Les famines débouchent aussi sur des crises économiques. La cherté du pain conduit les plus modestes à différer les dépenses qui ne relèvent pas de la stricte subsistance, ce qui entraîne le chômage de nombreux ouvriers. Dès que monte le prix du blé s'abat le tragique « silence des métiers ». En outre, les famines entraînent un accroissement de l'endettement et une élévation du taux du crédit qui précèdent les aliénations de biens-fonds au profit d'heureux créanciers. À la dislocation des familles et à la multiplication de l'errance répond l'expropriation des plus démunis.

Si ces famines n'ont pas des effets négatifs pour tous (en libérant des exploitations, elles favorisent de nouvelles installations), elles ont de redoutables conséquences psychologiques. Longtemps ancrée en Occident, la peur de mourir de faim donne lieu à des violences collectives : pillages de convois de grains ; achats forcés à prix taxé chez les meuniers, les boulangers, les marchands de céréales, volontiers qualifiés d'affameurs. Les femmes jouent un rôle important lors des « émotions populaires » : ainsi en 1775, lors de la guerre des Farines, ou en octobre 1789, lorsqu'on va chercher à Versailles « le boulanger, la boulangère et le petit mitron ». La hantise de manquer de pain eut - paradoxalement et longtemps - pour conséquence de maintenir une économie étroitement domestique. Les partisans de la liberté économique, soucieux d'élargir les marchés, tel Turgot en 1774, passeront, auprès des foules favorables à la réglementation des prix et hostiles au « laissez-faire », pour responsables d'un « complot de famine ».

L'éradication du fléau.

• En dehors des interdictions répétées d'exporter les grains, l'État n'intervient qu'au coup par coup : la lutte contre la famine reste l'affaire de la charité chrétienne et des autorités locales ; les municipalités urbaines taxent le pain tout en subventionnant les boulangers et en organisant des bureaux d'assistance. À la fin du règne de Louis XIV, on procède aux premiers recensements des stocks et des bouches à nourrir. Les intendants adoptent des habitudes interventionnistes, lesquelles prendront un tout autre sens, provisoirement, au cours de l'an II. En 1817, le gouvernement crée une caisse de compensation destinée à subventionner les boulangers obligés de vendre le pain à bas prix.

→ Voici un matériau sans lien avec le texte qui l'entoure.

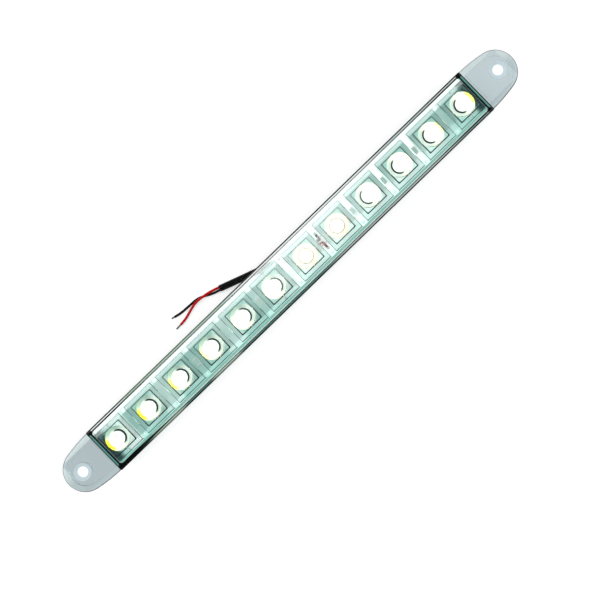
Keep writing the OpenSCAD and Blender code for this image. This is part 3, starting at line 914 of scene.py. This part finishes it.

Cependant, les fraudes sont légion, et la meilleure forme de lutte contre la pénurie est le développement de cultures nouvelles : légumineuses en Flandre dès 1125, sarrasin dans l'Ouest à partir du XVe siècle, maïs dans le Midi au XVIIe siècle, pomme de terre au XVIIIe siècle. Ce n'est qu'ensuite, grâce à la mise en place progressive d'un marché des céréales plus ouvert, que la France voit disparaître les famines.

famine (complot ou pacte de),

rumeur qui circule dans les dernières décennies de l'Ancien Régime, et selon laquelle le roi chercherait à affamer le peuple en spéculant sur le commerce des grains.

L'idée du complot ou du pacte de famine apparaît en 1768 sous la plume du légiste Le Prévost de Beaumont dans un pamphlet intitulé Dénonciation d'un pacte de famine. Reprise par les milieux parlementaires, cette idée trouve rapidement un écho favorable dans l'opinion : elle se situe en effet au point de convergence de plusieurs mouvements, structurels et conjoncturels. En premier lieu, la crainte de la faim demeure tenace dans des populations qui vivent constamment au seuil de l'équilibre alimentaire et qui sont soumises aux fluctuations sensibles de la production agricole. Cette crainte ancestrale est avivée dans les années 1770 par une situation de disette larvée qui touche le royaume. En outre, la fin du règne de Louis XV est marquée par l'extrême impopularité du souverain et par les premières manifestations de désacralisation de la personne du roi : dans ce contexte, la mystique du monarque nourricier, chargé d'assurer le juste approvisionnement de ses sujets, tend à disparaître. Dans l'esprit du public, le roi a en effet brisé ce pacte de protection alimentaire en autorisant, par la déclaration de mai 1763 et l'édit de juillet 1764, la libre circulation des grains à l'intérieur et à l'extérieur du royaume. Assouplie par Terray en 1770, mais reprise par Turgot entre 1774 et 1775, cette législation est perçue comme une menace par le peuple.

Révélatrice d'un état de l'opinion dans les décennies pré-révolutionnaires, la rumeur du « complot de famine » marque une étape importante de la dégradation du lien traditionnel qui unit le souverain à ses sujets, de la désaffection progressive que subit la monarchie et de la politisation que connaît la société française dans la seconde moitié du XVIIIe siècle. Véhiculée par tous les vecteurs de l'information populaire, et notamment par la chanson, elle trouve ainsi sa place dans la modification des conditions psychologiques qui a rendu possible la Révolution.